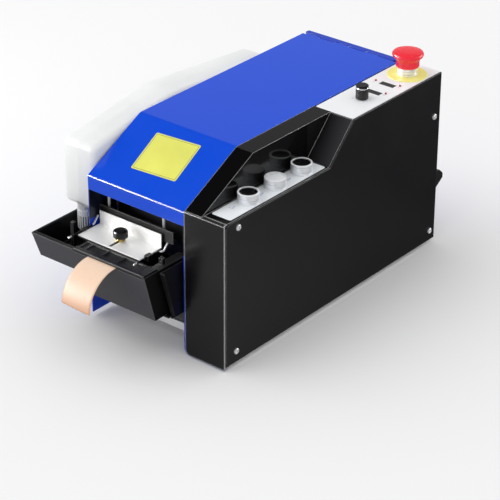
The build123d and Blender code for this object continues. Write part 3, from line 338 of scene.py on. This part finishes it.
def blue_sheet(name):
    """Blue sheet of the sides; behind the pressing plate its inside is painted near-black as
    painted shade.
    """
    paint = sprayed(name, (0.001, 0.045, 0.55), 0.34)
    across, back, up = paint.axes()
    inside = paint.math("MULTIPLY", paint.above(across, at(x=SHADED_INSIDE_X).x),
                        paint.above(up, at(z=SHADED_INSIDE_LOW_Z).z))
    inside = paint.math("MULTIPLY", inside, paint.below(back, at(y=SHADED_INSIDE_REAR_Y).y))
    # painted shade: the sheet's inside behind the pressing plate is turned near-black
    paint.recolour(inside, (0.004, 0.006, 0.02))
    orange_peel(paint)
    return paint.material


def deck_coat(name):
    """Glossy black of the recess; the ramp at its rear is painted grey towards the open side as a
    painted reflection.
    """
    paint = sprayed(name, (0.0035, 0.0035, 0.004), 0.09, gloss=0.26)
    across, back, up = paint.axes()
    painted_reflection = paint.remap(across, [at(x=x).x for x in RAMP_REFLECTION_X], (0.0, 0.85))
    on_ramp = paint.math("MULTIPLY", paint.above(back, at(y=RAMP_FOOT_Y).y),
                         paint.below(up, at(z=RAMP_TOP_Z).z))
    # painted reflection: the ramp turns grey towards the open side
    paint.recolour(paint.math("MULTIPLY", on_ramp, painted_reflection), (0.042, 0.042, 0.046))
    # paler edges: partly wear, partly a painted highlight
    paint.worn_edges((0.60, 0.60, 0.61), PAINT_EDGE)
    orange_peel(paint, depth=0.000001)
    return paint.material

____

== OBJECTIVE ==
Your task is to return the full listing exactly as it was given.

== EXERCISE RESPONSE ==
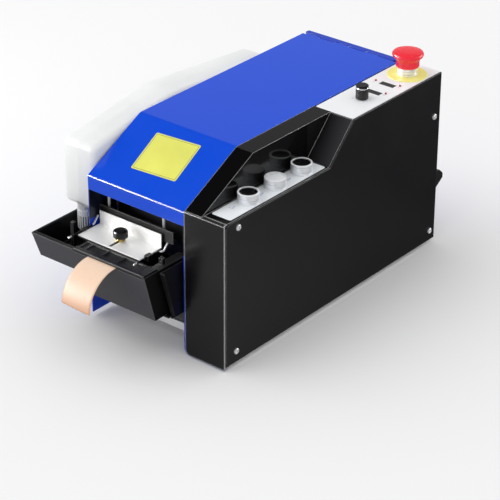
The build123d and Blender code for this object continues. Write part 3, from line 338 of scene.py on. This part finishes it.
def blue_sheet(name):
    """Blue sheet of the sides; behind the pressing plate its inside is painted near-black as
    painted shade.
    """
    paint = sprayed(name, (0.001, 0.045, 0.55), 0.34)
    across, back, up = paint.axes()
    inside = paint.math("MULTIPLY", paint.above(across, at(x=SHADED_INSIDE_X).x),
                        paint.above(up, at(z=SHADED_INSIDE_LOW_Z).z))
    inside = paint.math("MULTIPLY", inside, paint.below(back, at(y=SHADED_INSIDE_REAR_Y).y))
    # painted shade: the sheet's inside behind the pressing plate is turned near-black
    paint.recolour(inside, (0.004, 0.006, 0.02))
    orange_peel(paint)
    return paint.material


def deck_coat(name):
    """Glossy black of the recess; the ramp at its rear is painted grey towards the open side as a
    painted reflection.
    """
    paint = sprayed(name, (0.0035, 0.0035, 0.004), 0.09, gloss=0.26)
    across, back, up = paint.axes()
    painted_reflection = paint.remap(across, [at(x=x).x for x in RAMP_REFLECTION_X], (0.0, 0.85))
    on_ramp = paint.math("MULTIPLY", paint.above(back, at(y=RAMP_FOOT_Y).y),
                         paint.below(up, at(z=RAMP_TOP_Z).z))
    # painted reflection: the ramp turns grey towards the open side
    paint.recolour(paint.math("MULTIPLY", on_ramp, painted_reflection), (0.042, 0.042, 0.046))
    # paler edges: partly wear, partly a painted highlight
    paint.worn_edges((0.60, 0.60, 0.61), PAINT_EDGE)
    orange_peel(paint, depth=0.000001)
    return paint.material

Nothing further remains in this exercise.